With increasing complexity comes a need for increasing flexibility, and better ways of leveraging the knowledge and technologies that we have. For the United States to remain relevant in the increasingly complicated world, we need to be flexible, to look at new ideas, and to work cooperatively with the other nations of the world to solve the problems that face everyone on the planet.

For eight years, we’ve been burdened with an Administration which has gleefully placed the interests of corporations above science, which has eschewed diplomacy as viable alternatives to warfare, has blatantly ignored the wishes of the international community, and broken a once strong economy with obsolete “trickle down” and supply side economic policies. The old ways of doing things don’t work anymore, haven’t really worked for decades; heck, if nothing else, Vietnam should have proven to the government that the old ways of war simply don’t work. The Bush administration has also degraded our nation’s moral standing in the international community. While we were once an inspiration for human rights organizations throughout the world, we have increasingly become their target, with the prison camps at Guatanamo, illegal wiretapping and pardons for the corporations involved, and interrogation techniques which are broadly understood to be torture (regardless of any rhetoric about waterboarding). Our nation has an obscenely high poverty rate, an unforgivably high rate of illiteracy, and a health care system which is leaving more and more Americans inadequately covered, not to mention an income gap that even Alan Greenspan admits is a growing problem.

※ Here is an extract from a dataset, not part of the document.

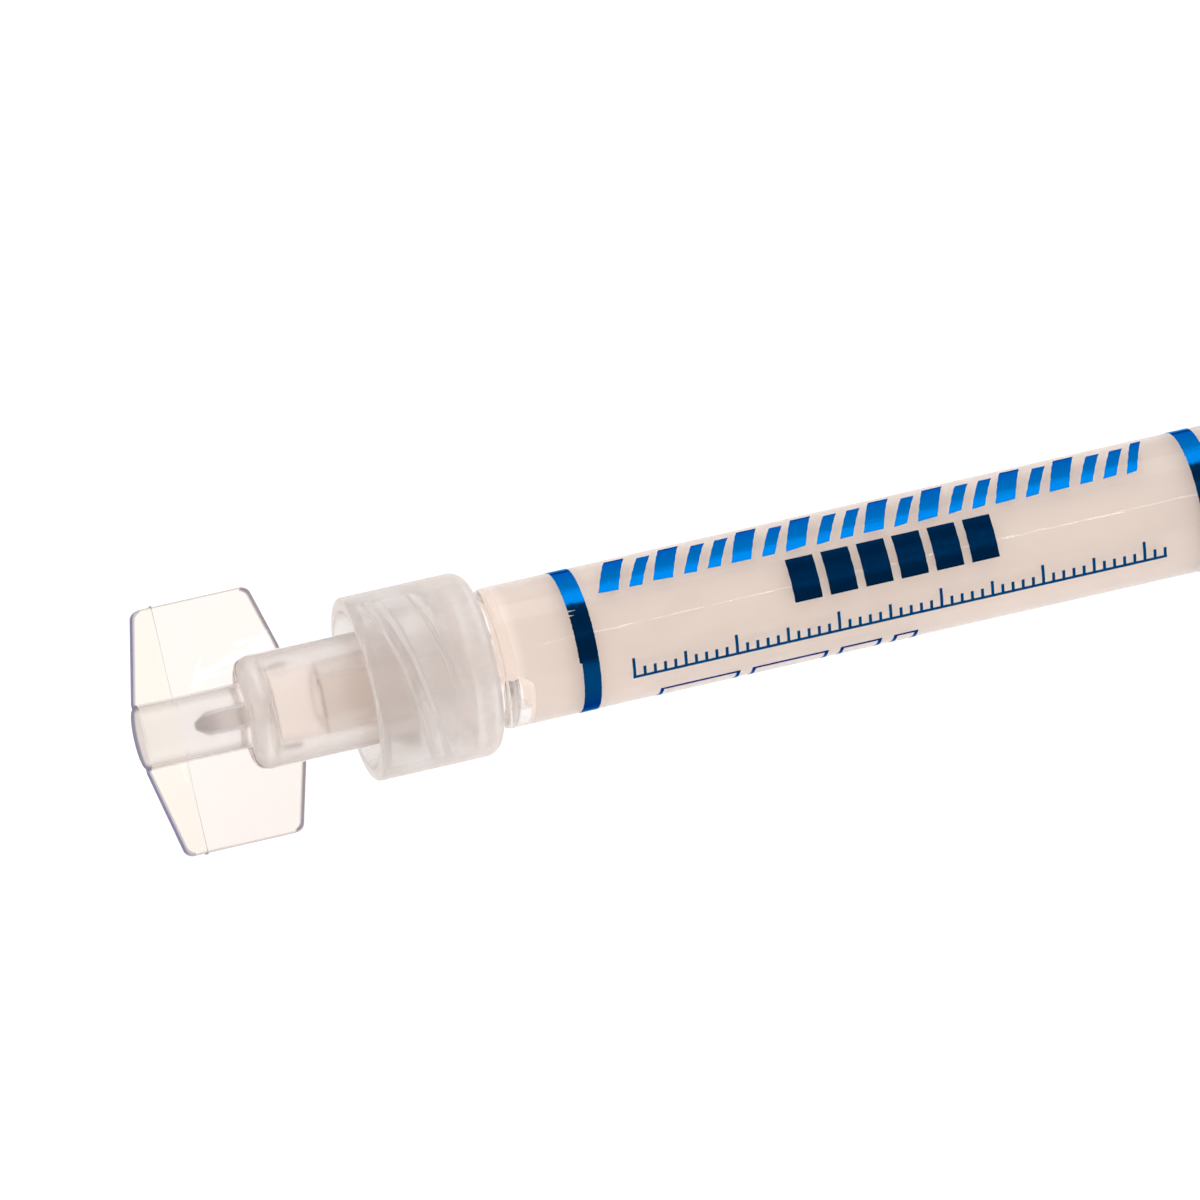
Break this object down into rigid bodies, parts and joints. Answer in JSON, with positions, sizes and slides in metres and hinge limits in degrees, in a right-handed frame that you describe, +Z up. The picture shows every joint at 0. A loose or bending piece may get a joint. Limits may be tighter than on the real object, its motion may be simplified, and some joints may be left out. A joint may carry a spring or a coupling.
{
  "type": "prefilled luer-lock gel syringe",
  "caption": "Slim clear prefilled gel syringe with a threaded luer-lock collar, a winged tip cap, stamped foil bands and bars and a cross-ribbed plunger rod.",
  "frame": {"origin": "centre of the syringe's bounding box, on its axis, 50 mm behind the lock collar's mouth", "axes": "+X along the axis from the cap towards the thumb pad, +Z up with the syringe lying down, +Y across the long way of the finger flange"},
  "size_m": [0.1248, 0.021, 0.012],
  "materials": {
    "barrel_plastic": "gloss",
    "cap_plastic": "gloss",
    "gel": "gloss",
    "stopper_rubber": "satin",
    "rod_plastic": "satin",
    "blue_foil": "polished"
  },
  "bodies": {
    "barrel": {"barrel": "barrel_plastic", "gel_column": "gel", "foil_band_front": "blue_foil", "foil_band_rear": "blue_foil", "foil_bar_wide": "blue_foil", "foil_bar_short": "blue_foil", "foil_scale": "blue_foil", "foil_bar_under": "blue_foil"},
    "tip_gel": {"gel_in_tip": "gel"},
    "cap": {"luer_cap": "cap_plastic"},
    "stopper": {"stopper": "stopper_rubber"},
    "plunger": {"plunger_rod": "rod_plastic"}
  },
  "joints": [
    {"name": "cap_unscrew", "type": "hinge", "parent": "barrel", "child": "tip_gel", "pos_m": [-0.04975, 0, 0], "axis": [-1, 0, 0], "range_deg": [0, 720]},
    {"name": "cap_advance", "type": "slide", "parent": "tip_gel", "child": "cap", "axis": [-1, 0, 0], "range_m": [0, 0.01]},
    {"name": "plunger_press", "type": "slide", "parent": "barrel", "child": "stopper", "axis": [-1, 0, 0], "range_m": [-0.004, 0.0417], "deforming": ["gel_column"]},
    {"name": "plunger_twist", "type": "hinge", "parent": "stopper", "child": "plunger", "pos_m": [0.00575, 0, 0], "axis": [1, 0, 0], "continuous": true}
  ],
  "couplings": [
    {"joint": "cap_unscrew", "follows": "cap_advance", "rad_per_m": 1256.6}
  ]
}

My point is this: I believe that the Bush administration, and the Republican party in general, represent older models of how to deal with the increasingly complex problems which face the nation and the world (because with increasing international communications and travel, the world’s problems are undeniably ours as well). If continued, these models will simply decrease our nation’s relevance and exacerbate problems that could be solved. Relying on a “free market” approach to the economy has proven disastrous. John McCain, who has voted with President Bush and who yet maintains that he is a “maverick” and “reform oriented” (as if there has been any significant political reform in our country since 1787), has demonstrated a commitment to these older models. I believe that keeping such models in place is simply burying one’s head in the sand, ignoring how much more complicated the world is becoming.

Barack Obama has, I believe, demonstrated a level of intelligence and an open-mindedness which I believe will better meet these challenges, restore our nation’s moral standing, and acknowledge that the old ways of handling problems will simply no longer work. He’s not my ideal candidate; in some ways he’s far too conservative for my tastes. But by demonstrating a commitment to, for example, hiring a science advisor who is not beholden to any corporate interests, facing problems of the health care crisis, and increasing the role of diplomacy in working with the other nations of the world, I think he is better suited to lead our nation forward. Heck, of all the candidates I’ve seen, Obama is the only one who has not flat out denied that our nation still has a problem with race relations.

This is why I have chosen to vote for Barack Obama. He will, in my opinion, be more prepared to lead our country in the direction it needs to go. John McCain, no matter how many mooseburgers his running mate may have eaten from moose she’s killed herself, is simply unprepared for that challenge.